Without that spur - the force majeur of a demanding editor, a plane about to depart - I get up only when I absolutely have to. Which is usually five minutes after the last possible time I need to get the kids ready for school, wracked with a feeling of mild self-loathing. Thus begins a day that feels as if I am constantly running, like the Red Queen in Alice Through The Looking Glass, just to keep pace: "Now, here, you see," she says to Alice, "it takes all the running you can do, to keep in the same place. If you want to get somewhere else, you must run at least twice as fast as that!"
I know just what she means. The days of late starts go by rather dizzyingly. There is never quite enough time for what needs to be done and I am always a few minutes late for everything. Those days, I reach the end of the to-do list with a breathless sense of brinkmanship, and make it to evening knowing that everything I've done has been reactive; a kind of domestic bomb-disposal. I know there is a better way than this.
In general, I am pretty disciplined. I'm strict with myself about exercise, about what I eat, about fresh air and downtime; all that stuff. I am not, I think, overly self-indulgent. Neither do I have the excuse of staying up late - I don't. I usually go to bed at 10pm. I might read for an hour, but even so, I'm usually asleep by 11pm. There is no reason on earth not to be up and at 'em by 6.30am.
And yet, every night I go to bed vowing to get up at dawn, and every morning I hit snooze. And snooze again. Apparently, the great Dr Johnson had the same problem. Not that I compare myself to him, but just to indicate that this early-morning failure of will isn't actually an indicator of a slothful, self-indulgent mind.
I stress this because have you noticed how that equation seems more and more to be made? That 'early' equals 'better'. The general smugness of the early-riser knows no bounds. Every 'Day In The Life' or 'How I Succeed' type pieces always begins with Mr or Ms Super-Successful saying, 'I get up around 5am, even at weekends . . .' and they're off, credentials established. They wear 5am like a badge of honour, and, boy, do they like to send emails at that hour, just to let everyone else know they were up. Because the early bird owns the moral high ground. As if the simple fact of getting up when it's still dark outside makes you a better person - a more disciplined person, more ambitious, focused, successful, with greater personal resolve and drive. Probably better hair, too. I remember asking an older friend once about the secrets to her success in the corporate world. "Be first into the office every morning," was her answer. "Manage that, and the rest will follow naturally."
For someone who, at that stage, scrambled into the office slightly late every morning, anywhere between a reasonable-respectable 10 minutes to a thoroughly shaming 25, her advice was devastating. I had a sneaky feeling that, like many Waterloos, I would find mine very close to home.

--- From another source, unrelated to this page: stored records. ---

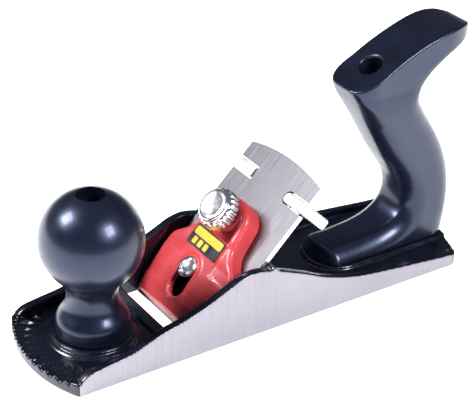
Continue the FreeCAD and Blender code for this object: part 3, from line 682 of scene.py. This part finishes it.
FLOOR_HALF = 3.0
floor = flat_mesh("floor", [(-FLOOR_HALF, -FLOOR_HALF, 0), (FLOOR_HALF, -FLOOR_HALF, 0),
                            (FLOOR_HALF, FLOOR_HALF, 0), (-FLOOR_HALF, FLOOR_HALF, 0)], floor_look())


LIGHT_REACH = 0.9
LIGHT_AIM = Vector((0, 0, 0.03))


def lamp(name, way, size, power):
    """Square soft light in the given direction, aimed at the middle of the part."""
    data = bpy.data.lights.new(name, "AREA")
    data.shape = "RECTANGLE"
    data.size = data.size_y = size
    data.energy = power
    obj = bpy.data.objects.new(name, data)
    place = Vector([c * LIGHT_REACH for c in Vector(way).normalized()])
    turn = (LIGHT_AIM - place).to_track_quat("-Z", "Y").to_matrix().to_4x4()
    obj.matrix_world = Matrix.Translation(place) @ turn
    bpy.context.scene.collection.objects.link(obj)


lamp("rear_light", (-0.62, 0.35, 0.70), 0.30, 10.5)
lamp("front_light", (0.23, -0.72, 0.65), 0.28, 9)

world = bpy.data.worlds.new("studio")
world.use_nodes = True
world.node_tree.nodes["Background"].inputs[0].default_value = (0.75, 0.82, 1.0, 1)
world.node_tree.nodes["Background"].inputs[1].default_value = 0.12
bpy.context.scene.world = world
bpy.context.scene.view_settings.view_transform = "Standard"


def add_camera():
    """Camera at the photographed angle, given by azimuth, elevation, roll, place and lens."""
    azimuth, elevation, roll = (math.radians(a) for a in (-34.428, 30.08, 1.87))
    place = Vector((-0.303227, -0.437079, 0.348321))
    back = Vector((math.sin(azimuth) * math.cos(elevation),
                   -math.cos(azimuth) * math.cos(elevation), math.sin(elevation)))
    right = Vector((math.cos(azimuth), math.sin(azimuth), 0))
    up = back.cross(right)
    turned = math.cos(roll) * right + math.sin(roll) * up
    up = math.cos(roll) * up - math.sin(roll) * right
    data = bpy.data.cameras.new("camera")
    data.sensor_width = 36
    data.lens = 124.32
    data.clip_end = 20
    obj = bpy.data.objects.new("camera", data)
    obj.matrix_world = Matrix((
        (turned.x, up.x, back.x, place.x), (turned.y, up.y, back.y, place.y),
        (turned.z, up.z, back.z, place.z), (0, 0, 0, 1)))
    bpy.context.scene.collection.objects.link(obj)
    bpy.context.scene.camera = obj


add_camera()
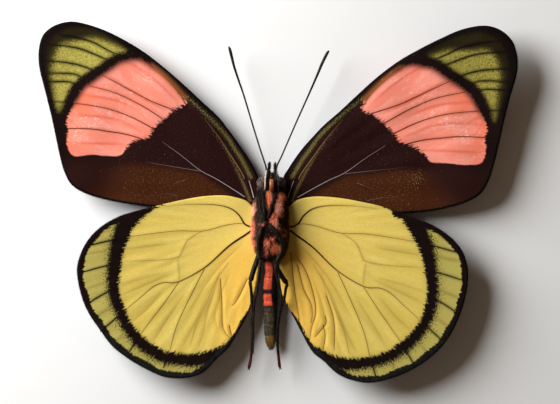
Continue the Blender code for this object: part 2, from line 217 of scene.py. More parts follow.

A friend who swears by the early start, and who manages to balance the many, intense bits of his life because of it, says two weeks is all it takes for the habit to form, and after that it's easy. It's the kind of thing I say to people about running - "just force yourself for the first two weeks, then it becomes second nature". But I know this isn't quite true.
It isn't that easy, not for running or rising. I know because, ironically, the years of my life when I did have to get up before 7am every morning - when the children were very small and woke, hungry and insistent, with the birds - I hated it, and never stopped hating it. The habit never formed. I felt none of the early-morning joy, none of Wordsworth's sense of beauty, just a miserable, exhausted loneliness. I longed for nothing so much as just to go back to bed and sleep like a teenager.
And yet, I still believe it can be different. And if not different, at least worthwhile. But it is not simply a question of forming a new habit. No, I fear this is one to be played out, every night and morning, for the rest of my life, with some noble successes, and many failures.
Nightly resolve, followed by morning . . . snooze.